Stored entries:

+++++

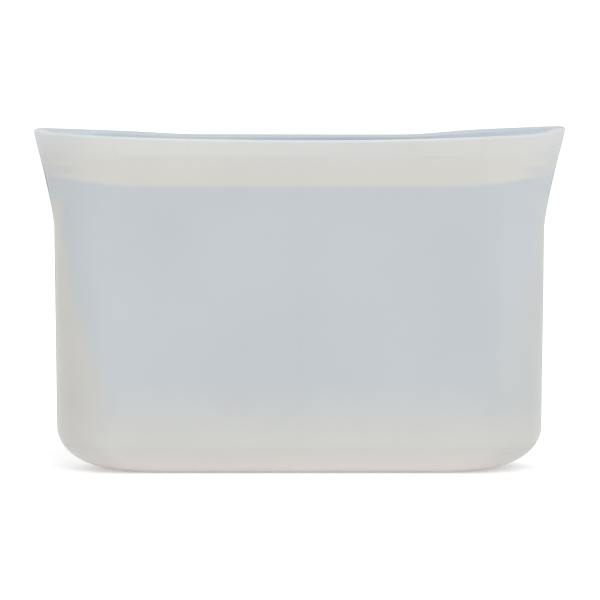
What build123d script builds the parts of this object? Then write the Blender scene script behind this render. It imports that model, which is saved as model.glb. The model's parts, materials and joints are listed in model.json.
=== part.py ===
from build123d import *
import math
import os

# A stand-up zip bag moulded in one piece of platinum-cured silicone. The moulding is
# written as its working regions: a rounded foot, two wall panels that close towards each
# other, four gusset quarters that meet on the parting line at each side, a press-shut zip,
# two pull lips and the flat ears where the zip bands run together.
#
# Millimetres, +Z up. The origin is on the resting plane, under the middle of the foot.
# +X runs to the right ear and -Y is the front. The bag stands as moulded, part open.

# Overall size
EAR_SPAN = 210.0           # over the two ear tips
EAR_HEIGHT = 136.0         # resting plane to the top of an ear
RIM_DIP = 4.8              # how far the rim sags below the ears at the middle
FOOT_DEPTH = 48.0          # front to back of the foot, at the top of its rounding

# Side outline, seen from the front
FOOT_HALF_WIDTH = 95.8     # half width of the body, before the foot rounds in
BODY_SPREAD = 1.6          # how much each side has moved out by the height of the ears
FOOT_RISE = 16.5           # height of the rounded bottom corners
FOOT_RUN = 25.5            # width of the rounded bottom corners
FLARE_START = 96.0         # height where the sides begin to flare into the ears
FLARE_POWER = 1.3          # 1 for a straight flare, more for one that curves outwards

# Front and back outline, seen from the side
HINGE_HEIGHT = 10.0        # living hinge along the top of the foot's rounding
HEEL_RUN = 9.0             # how far the front and back draw in below the hinge
BAND_HEIGHT = 114.0        # lower edge of the thick zip band
LIP_HEIGHT = 124.3         # lower edge of the thin pull lip
CLOSED_ANGLE = 5.6         # turn of each panel from as moulded to zipped shut, degrees

# Thickness
WALL = 1.5
BAND = 2.6
LIP = 2.0
HEEL = 2.2
FLOOR = 2.5
CREST = 0.6                # half width of the parting land along each side
EAR_TAB = 1.5              # half thickness of a flat ear
EAR_DEPTH = 9.0            # how far in from its tip an ear is solid

# Panels and ends, seen from above
PANEL_HALF = 78.0          # half length of a moving panel
END_RUN_FOOT = 20.0        # length of the curved end at the foot
END_RUN_EAR = 27.0         # length of the curved end at the ears
END_RUN_RISE = 30.0        # height over which the first becomes the second
POINTED_START = 80.0       # height where the rounded ends begin to close in a point
POINTED_RISE = 34.0        # height over which they do
CREST_RISE = 16.0          # height over which the parting land widens into an ear
LIVING_GAP = 0.3           # clearance left where the silicone bends

# Press-shut zip, with the panels closed on the plane Y = 0
BAND_GAP = 3.2             # between the inner faces of the two bands
ZIP_HEIGHT = 118.5         # middle of the zip when closed
JAW_REACH = 3.0            # how far a jaw stands off the front band
JAW = 1.5                  # thickness of a jaw
TRACK_HALF = 2.0           # half height of the channel between the jaws
HOOK = 0.35                # how far a jaw's tip hooks over the channel
HOOK_DEPTH = 0.9
RIB_REACH = 2.5            # how far the rib stands off the back band
RIB_STEM_HALF = 0.85
RIB_HEAD_HALF = 1.3
RIB_HEAD_DEPTH = 1.1

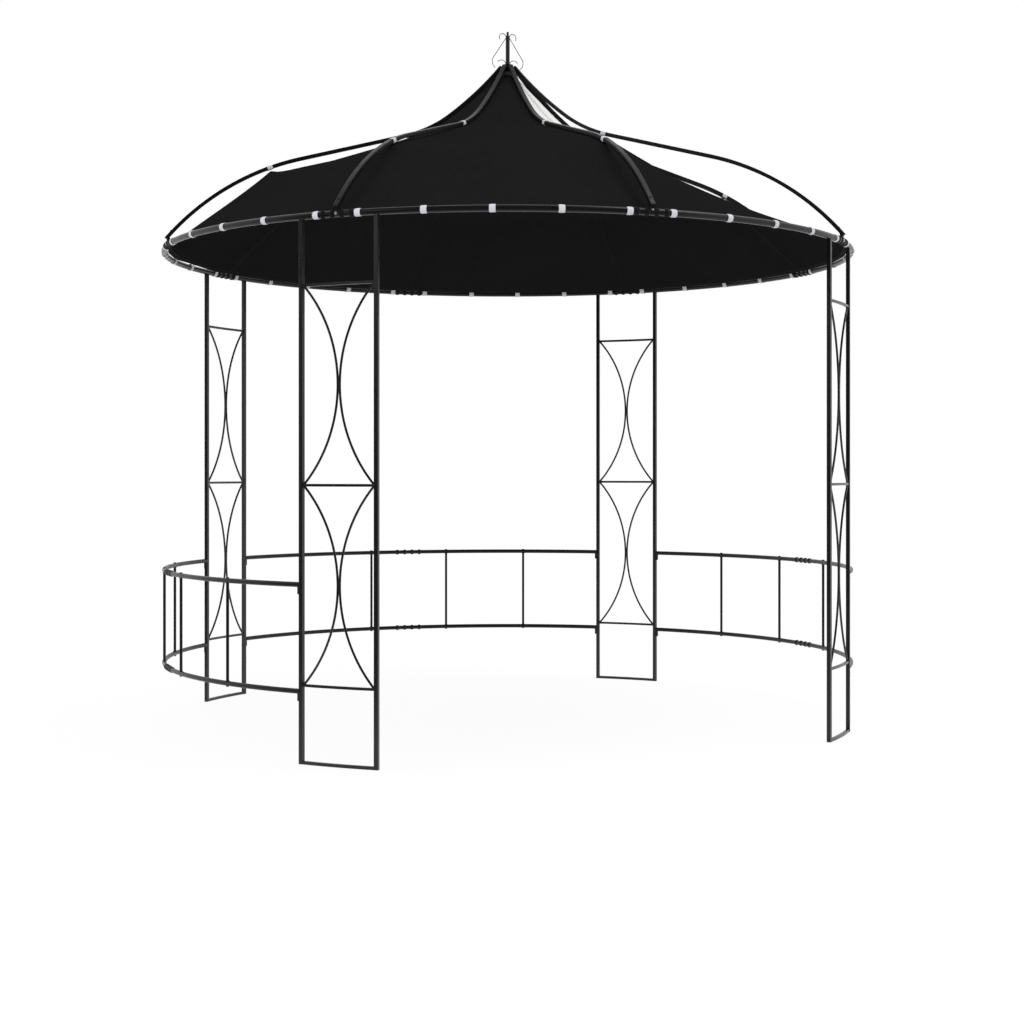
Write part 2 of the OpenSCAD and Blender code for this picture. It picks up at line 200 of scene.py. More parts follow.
def rib_under(r):
    """Height of the cloth's crease where it lies against a rib, before it is rounded: 0.4 mm above the
    rib's underside, and 2.8 mm lower at a strap, over about 25 mm, for the strap and half of the
    cloth."""
    crease, strap_drop, strap_reach = 0.0004, 0.0028, 0.025
    z, slope = rib_line(r)
    strap = (np.exp(-((r - LOWER_STRAP) / strap_reach) ** 2)
             + np.exp(-((r - UPPER_STRAP) / strap_reach) ** 2))
    return z - RIB_THICK / 2 / np.cos(slope) + crease - strap_drop * strap


# ---------------------------------------------------------------- the cloth roof
def ridge(i, q):
    """Radius, height and strap pull of the cloth under rib i. q is 0 at the hem, 1 at the lower
    strap, 2 at the upper strap and 3 at the hole. From 0 to 1 the cloth is a nearly straight slope,
    bowed up by a sine. From 1 to 2 it hangs below the rib by its sag, times a power of the share of
    the way from the upper strap. From 2 to 3 it drops away from the rib by two powers of the share of
    the way into the neck. The pull is what lifts it back to the rib at the lower strap: the sag times
    exp(-distance / length)."""
    bow = 0.003                         # rise of the slope's middle
    neck = 0.150                        # distance from the axis where the drop starts
    gentle, steep = 0.015, 0.019        # the drop at the hole, in its two powers
    outwards, inwards = 0.120, 0.035    # lengths over which the pull of a strap fades
    r = np.interp(q, [0, 1, 2, 3], [HEM, LOWER_STRAP, UPPER_STRAP, HOLE])
    sag = SAG[i % 8]
    hug = HUG[i % 8]
    full_sag_after = 0.350 if hug < 1 else 0.550
    share = np.clip((r - UPPER_STRAP) / full_sag_after, 0, 1) ** hug
    slope = HEM_Z + (rib_under(LOWER_STRAP) - sag - HEM_Z) * q + bow * np.sin(np.pi * q)
    near = np.clip((neck - r) / (neck - HOLE), 0, 1)
    drop = gentle * near + steep * near ** 4
    z = np.select([q <= 1, q <= 2], [slope, rib_under(r) - sag * share], rib_under(r) - drop)
    far = r - LOWER_STRAP
    pull = sag * np.where(far > 0, np.exp(-far / outwards), np.exp(far / inwards))
    return r, z, np.where(r > UPPER_STRAP, pull, 0)


def loose_ridge(q):
    """Radius, height and strap pull of the cloth under the front right rib, as in ridge. Below the
    upper strap it falls straight to a point between its neighbours' lower straps, 12.5 mm under them,
    and on to the hem with a sag that is a sine. Above that strap it comes back to the line between its
    neighbours as exp(-distance / 60 mm), and out to the edge of the hole at the end."""
    below, sag, fade, throat, over = 0.0125, 0.014, 0.060, 0.100, 0.0012
    r, z, _ = ridge(LOOSE - 1, q)
    _, z_next, _ = ridge(LOOSE + 1, q)
    middle = (z + z_next) / 2
    half = np.cos(np.radians(BAY))
    low = rib_under(LOWER_STRAP) - below
    high = rib_under(UPPER_STRAP)
    at = np.interp(q, [0, 1, 2], [HEM, half * LOWER_STRAP, UPPER_STRAP])
    up = np.interp(q, [0, 1, 2], [HEM_Z, low, high])
    back = np.exp(-np.clip(UPPER_STRAP - r, 0, 1) / fade)
    inner = np.clip((throat - r) / (throat - HOLE), 0, 1)
    reach = np.where(q <= 2, at, half * r + (1 - half) * (UPPER_STRAP * back + r * inner))
    height = np.where(q <= 2, up, middle + over * back)
    return reach, height - sag * np.sin(np.pi * np.clip(q, 0, 1)), 0 * q


def hem_wave(a):
    """0 at a ring strap and about 1 midway to the next one: sin(pi * share of the way), times the
    length of the way in usual steps."""
    edges = np.concatenate([[STRAPS[-1] - BAY], STRAPS, [STRAPS[0] + BAY]])
    inside = np.mod(a, BAY)
    k = np.clip(np.searchsorted(edges, inside, side="right") - 1, 0, len(edges) - 2)
    span = edges[k + 1] - edges[k]
    return np.sin(np.pi * (inside - edges[k]) / span) * span / STRAP_STEP


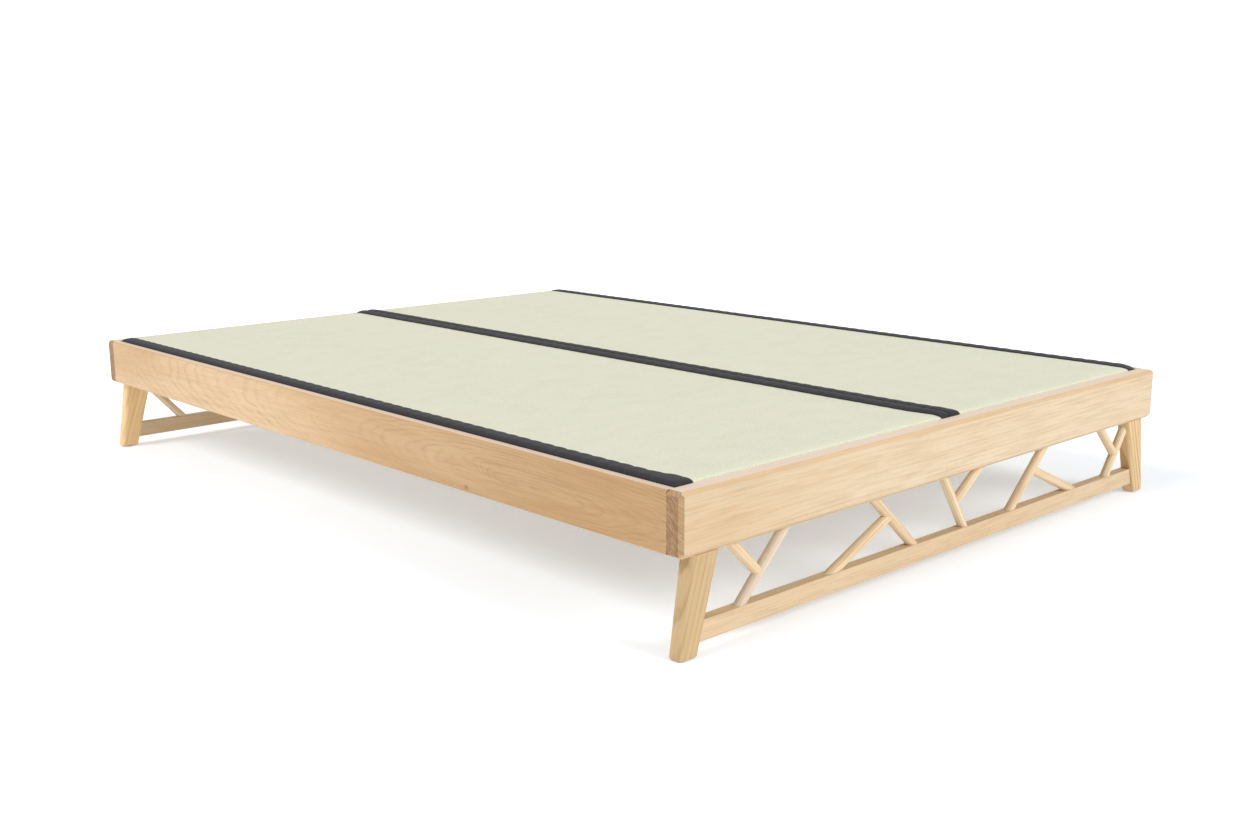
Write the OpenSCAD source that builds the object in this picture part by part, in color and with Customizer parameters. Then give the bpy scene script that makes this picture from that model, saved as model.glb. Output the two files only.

+++++

The exercise: Copy out all of the records shown above exactly.

Output:
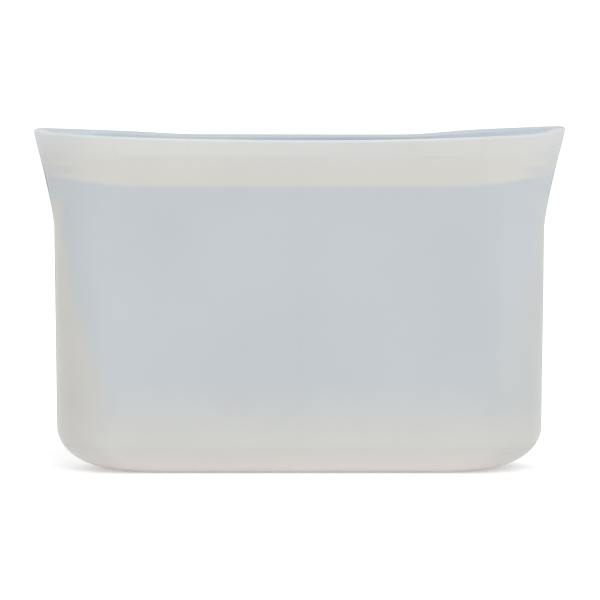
What build123d script builds the parts of this object? Then write the Blender scene script behind this render. It imports that model, which is saved as model.glb. The model's parts, materials and joints are listed in model.json.
=== part.py ===
from build123d import *
import math
import os

# A stand-up zip bag moulded in one piece of platinum-cured silicone. The moulding is
# written as its working regions: a rounded foot, two wall panels that close towards each
# other, four gusset quarters that meet on the parting line at each side, a press-shut zip,
# two pull lips and the flat ears where the zip bands run together.
#
# Millimetres, +Z up. The origin is on the resting plane, under the middle of the foot.
# +X runs to the right ear and -Y is the front. The bag stands as moulded, part open.

# Overall size
EAR_SPAN = 210.0           # over the two ear tips
EAR_HEIGHT = 136.0         # resting plane to the top of an ear
RIM_DIP = 4.8              # how far the rim sags below the ears at the middle
FOOT_DEPTH = 48.0          # front to back of the foot, at the top of its rounding

# Side outline, seen from the front
FOOT_HALF_WIDTH = 95.8     # half width of the body, before the foot rounds in
BODY_SPREAD = 1.6          # how much each side has moved out by the height of the ears
FOOT_RISE = 16.5           # height of the rounded bottom corners
FOOT_RUN = 25.5            # width of the rounded bottom corners
FLARE_START = 96.0         # height where the sides begin to flare into the ears
FLARE_POWER = 1.3          # 1 for a straight flare, more for one that curves outwards

# Front and back outline, seen from the side
HINGE_HEIGHT = 10.0        # living hinge along the top of the foot's rounding
HEEL_RUN = 9.0             # how far the front and back draw in below the hinge
BAND_HEIGHT = 114.0        # lower edge of the thick zip band
LIP_HEIGHT = 124.3         # lower edge of the thin pull lip
CLOSED_ANGLE = 5.6         # turn of each panel from as moulded to zipped shut, degrees

# Thickness
WALL = 1.5
BAND = 2.6
LIP = 2.0
HEEL = 2.2
FLOOR = 2.5
CREST = 0.6                # half width of the parting land along each side
EAR_TAB = 1.5              # half thickness of a flat ear
EAR_DEPTH = 9.0            # how far in from its tip an ear is solid

# Panels and ends, seen from above
PANEL_HALF = 78.0          # half length of a moving panel
END_RUN_FOOT = 20.0        # length of the curved end at the foot
END_RUN_EAR = 27.0         # length of the curved end at the ears
END_RUN_RISE = 30.0        # height over which the first becomes the second
POINTED_START = 80.0       # height where the rounded ends begin to close in a point
POINTED_RISE = 34.0        # height over which they do
CREST_RISE = 16.0          # height over which the parting land widens into an ear
LIVING_GAP = 0.3           # clearance left where the silicone bends

# Press-shut zip, with the panels closed on the plane Y = 0
BAND_GAP = 3.2             # between the inner faces of the two bands
ZIP_HEIGHT = 118.5         # middle of the zip when closed
JAW_REACH = 3.0            # how far a jaw stands off the front band
JAW = 1.5                  # thickness of a jaw
TRACK_HALF = 2.0           # half height of the channel between the jaws
HOOK = 0.35                # how far a jaw's tip hooks over the channel
HOOK_DEPTH = 0.9
RIB_REACH = 2.5            # how far the rib stands off the back band
RIB_STEM_HALF = 0.85
RIB_HEAD_HALF = 1.3
RIB_HEAD_DEPTH = 1.1

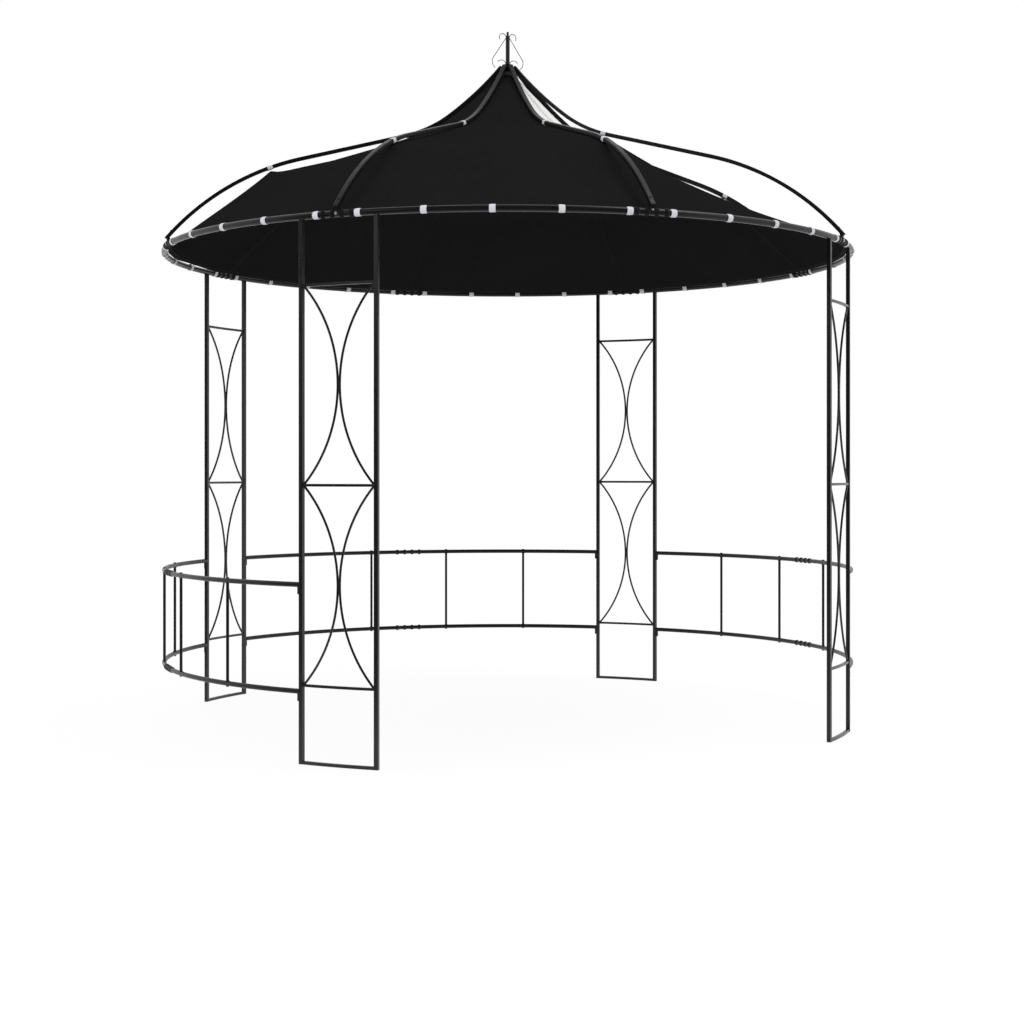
Write part 2 of the OpenSCAD and Blender code for this picture. It picks up at line 200 of scene.py. More parts follow.
def rib_under(r):
    """Height of the cloth's crease where it lies against a rib, before it is rounded: 0.4 mm above the
    rib's underside, and 2.8 mm lower at a strap, over about 25 mm, for the strap and half of the
    cloth."""
    crease, strap_drop, strap_reach = 0.0004, 0.0028, 0.025
    z, slope = rib_line(r)
    strap = (np.exp(-((r - LOWER_STRAP) / strap_reach) ** 2)
             + np.exp(-((r - UPPER_STRAP) / strap_reach) ** 2))
    return z - RIB_THICK / 2 / np.cos(slope) + crease - strap_drop * strap


# ---------------------------------------------------------------- the cloth roof
def ridge(i, q):
    """Radius, height and strap pull of the cloth under rib i. q is 0 at the hem, 1 at the lower
    strap, 2 at the upper strap and 3 at the hole. From 0 to 1 the cloth is a nearly straight slope,
    bowed up by a sine. From 1 to 2 it hangs below the rib by its sag, times a power of the share of
    the way from the upper strap. From 2 to 3 it drops away from the rib by two powers of the share of
    the way into the neck. The pull is what lifts it back to the rib at the lower strap: the sag times
    exp(-distance / length)."""
    bow = 0.003                         # rise of the slope's middle
    neck = 0.150                        # distance from the axis where the drop starts
    gentle, steep = 0.015, 0.019        # the drop at the hole, in its two powers
    outwards, inwards = 0.120, 0.035    # lengths over which the pull of a strap fades
    r = np.interp(q, [0, 1, 2, 3], [HEM, LOWER_STRAP, UPPER_STRAP, HOLE])
    sag = SAG[i % 8]
    hug = HUG[i % 8]
    full_sag_after = 0.350 if hug < 1 else 0.550
    share = np.clip((r - UPPER_STRAP) / full_sag_after, 0, 1) ** hug
    slope = HEM_Z + (rib_under(LOWER_STRAP) - sag - HEM_Z) * q + bow * np.sin(np.pi * q)
    near = np.clip((neck - r) / (neck - HOLE), 0, 1)
    drop = gentle * near + steep * near ** 4
    z = np.select([q <= 1, q <= 2], [slope, rib_under(r) - sag * share], rib_under(r) - drop)
    far = r - LOWER_STRAP
    pull = sag * np.where(far > 0, np.exp(-far / outwards), np.exp(far / inwards))
    return r, z, np.where(r > UPPER_STRAP, pull, 0)


def loose_ridge(q):
    """Radius, height and strap pull of the cloth under the front right rib, as in ridge. Below the
    upper strap it falls straight to a point between its neighbours' lower straps, 12.5 mm under them,
    and on to the hem with a sag that is a sine. Above that strap it comes back to the line between its
    neighbours as exp(-distance / 60 mm), and out to the edge of the hole at the end."""
    below, sag, fade, throat, over = 0.0125, 0.014, 0.060, 0.100, 0.0012
    r, z, _ = ridge(LOOSE - 1, q)
    _, z_next, _ = ridge(LOOSE + 1, q)
    middle = (z + z_next) / 2
    half = np.cos(np.radians(BAY))
    low = rib_under(LOWER_STRAP) - below
    high = rib_under(UPPER_STRAP)
    at = np.interp(q, [0, 1, 2], [HEM, half * LOWER_STRAP, UPPER_STRAP])
    up = np.interp(q, [0, 1, 2], [HEM_Z, low, high])
    back = np.exp(-np.clip(UPPER_STRAP - r, 0, 1) / fade)
    inner = np.clip((throat - r) / (throat - HOLE), 0, 1)
    reach = np.where(q <= 2, at, half * r + (1 - half) * (UPPER_STRAP * back + r * inner))
    height = np.where(q <= 2, up, middle + over * back)
    return reach, height - sag * np.sin(np.pi * np.clip(q, 0, 1)), 0 * q


def hem_wave(a):
    """0 at a ring strap and about 1 midway to the next one: sin(pi * share of the way), times the
    length of the way in usual steps."""
    edges = np.concatenate([[STRAPS[-1] - BAY], STRAPS, [STRAPS[0] + BAY]])
    inside = np.mod(a, BAY)
    k = np.clip(np.searchsorted(edges, inside, side="right") - 1, 0, len(edges) - 2)
    span = edges[k + 1] - edges[k]
    return np.sin(np.pi * (inside - edges[k]) / span) * span / STRAP_STEP


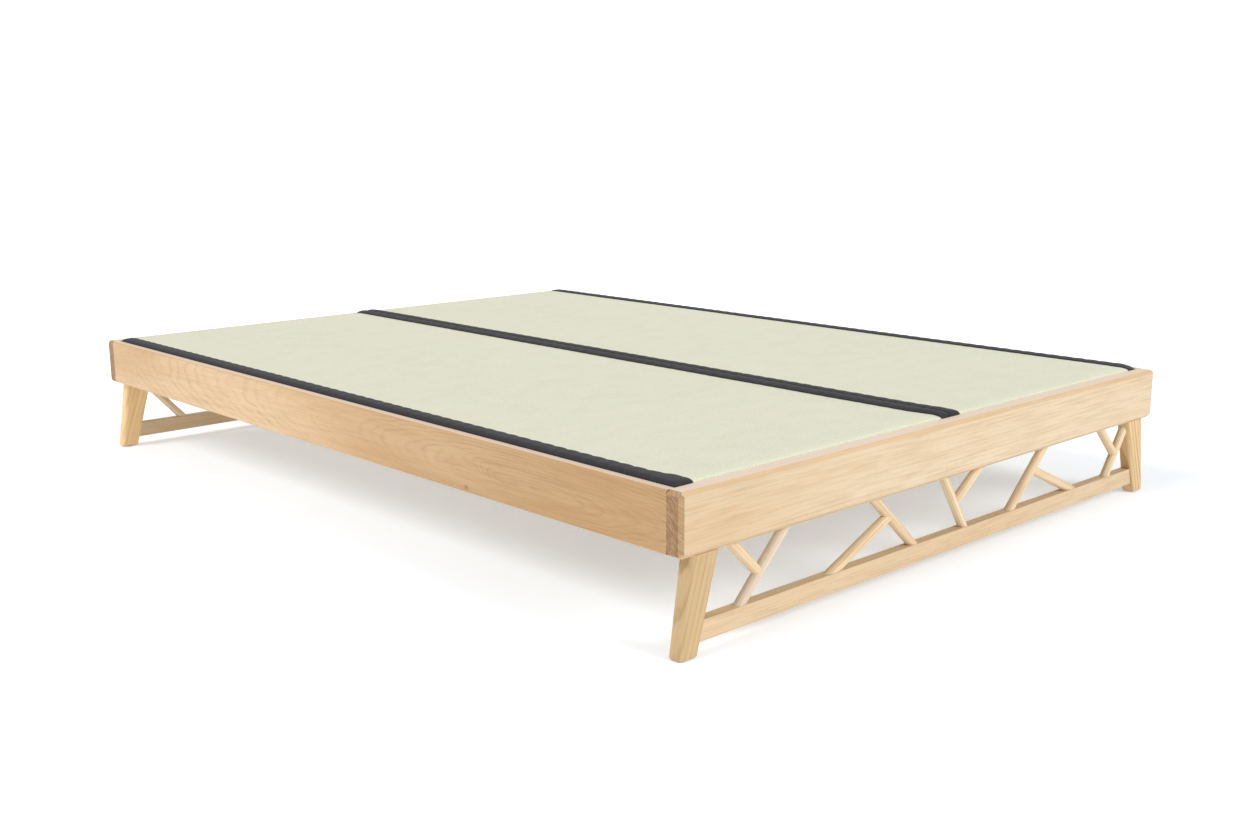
Write the OpenSCAD source that builds the object in this picture part by part, in color and with Customizer parameters. Then give the bpy scene script that makes this picture from that model, saved as model.glb. Output the two files only.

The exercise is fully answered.